Camila se sacó las zapatillas y se sentó con las piernas cruzadas sobre la lona que hacía de mantel. Mariana había preparado tres platos con tres formidables sándwiches de pan negro, pollo, lechuga y tomate. Dentro de un termo teníamos jugo de naranja fresco.
–¿Aparecieron los pescaditos? –preguntó Mariana.
–Sí, mamá, no sabés, eran miles. Se peleaban por la comida y siempre ganaba el grandote de antifaz negro.
–Bueno, ahora comamos nosotros y no hace falta que nos peleemos porque hay un sándwich para cada uno ­–dijo Mariana con una sonrisa.
Por un momento, comimos en silencio. Sólo se escuchaba el sonido de una cascada distante y de vez en cuando algún chapoteo en el agua. Si uno se esforzaba podía lograr identificar el ruido amortiguado que llegaba desde las avenidas que rodeaban el parque, pero era bastante difícil.
Camila rompió el silencio con otra de sus preguntas:
–¿Cómo sabés, papá, que los peces no tienen miedo de noche? Acaso, ¿hablaste alguna vez con ellos, o podés leer sus mentes?
Yo todavía estaba masticando y no pude hacer más que mirar a Mariana y sonreir.
–Yo creo –dijo Mariana– que los peces no tienen conciencia. Dudo, entonces, que puedan tenerle miedo a la noche. En todo caso, es probable que sientan como negativos o peligrosos ciertos estímulos de los que van a preferir alejarse.
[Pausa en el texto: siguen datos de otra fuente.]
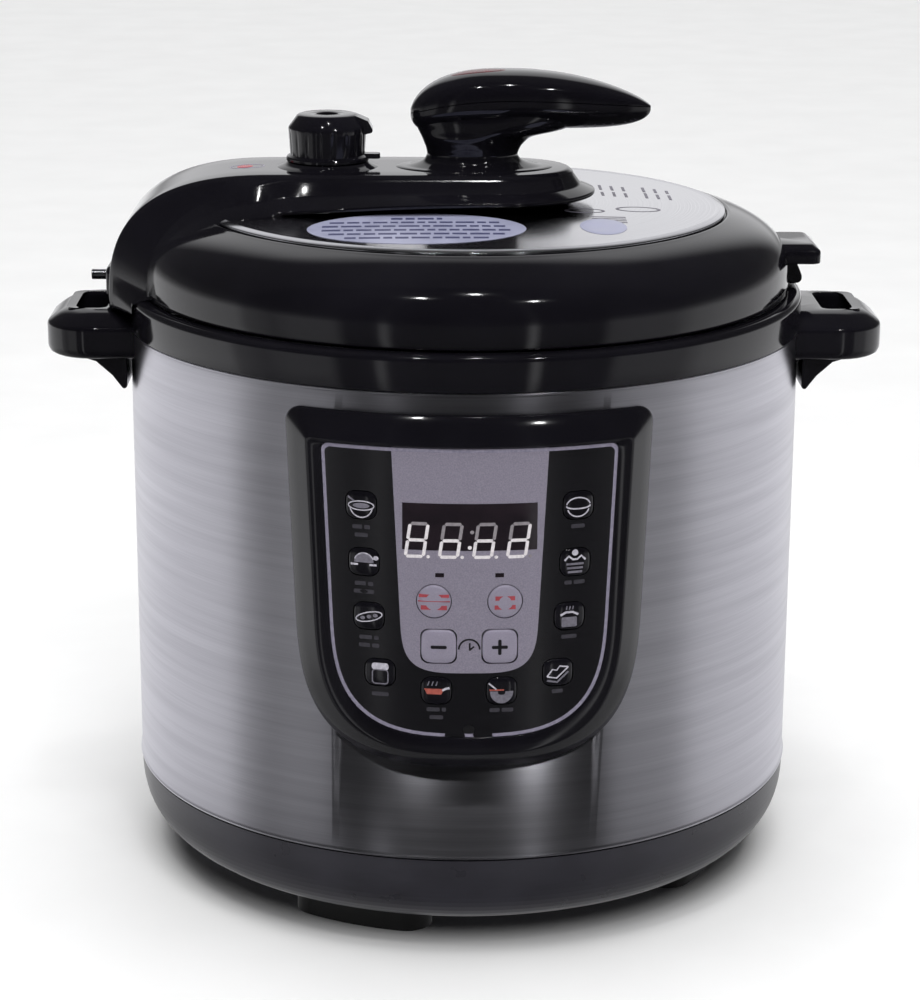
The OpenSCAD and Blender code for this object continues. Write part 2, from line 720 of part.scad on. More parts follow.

–Eso qué significa –dijo Camila–, ¿qué tengo que preocuparme o que no tengo que preocuparme?
–Creo, Cami, que tu pregunta no tiene respuesta –me animé a decir–, nadie puede saber realmente lo que sienten los peces.
–La verdad que este sándwich está muy rico –dijo, y cambió de tema.
Esa noche me costó dormir. Di vueltas y vueltas en la cama. Cuando logré hacerlo, soñé con los peces del jardín japonés.
Yo era uno de ellos. Más específicamente, era el gran pez naranja con antifaz negro. Nadaba tranquilo por el estanque y veía todo con ojos de pez. Las piedras y las algas aparecían algo difusas pero eran reconocibles. Cuando miraba hacia arriba me encandilaba una gran explosión de luz y, recortadas como siluetas de papel negro, veía las formas de los árboles y a veces figuras que se movían en la orilla y que eran sinónimo de alimento. Bastaba verlas para sentir un deseo ingobernable de nadar hacia ellas. Mientras avanzaba, a centímetros del fondo arenoso, sintiendo el cosquilleo de las algas a lo largo de mis escamas, pude ver a los otros peces que empezaban a ubicarse entre las piedras para pasar la noche. Ninguno parecía tener miedo, simplemente buscaban un lugar, se acomodaban y allí quedaban flotando, inmóviles. Di mi última ronda y, en un recodo del lago, amparado entre dos piedras, encontré al pequeño pez que ya casi no comía. Estaba muerto de miedo, temblaba y no podía parar de retorcerse.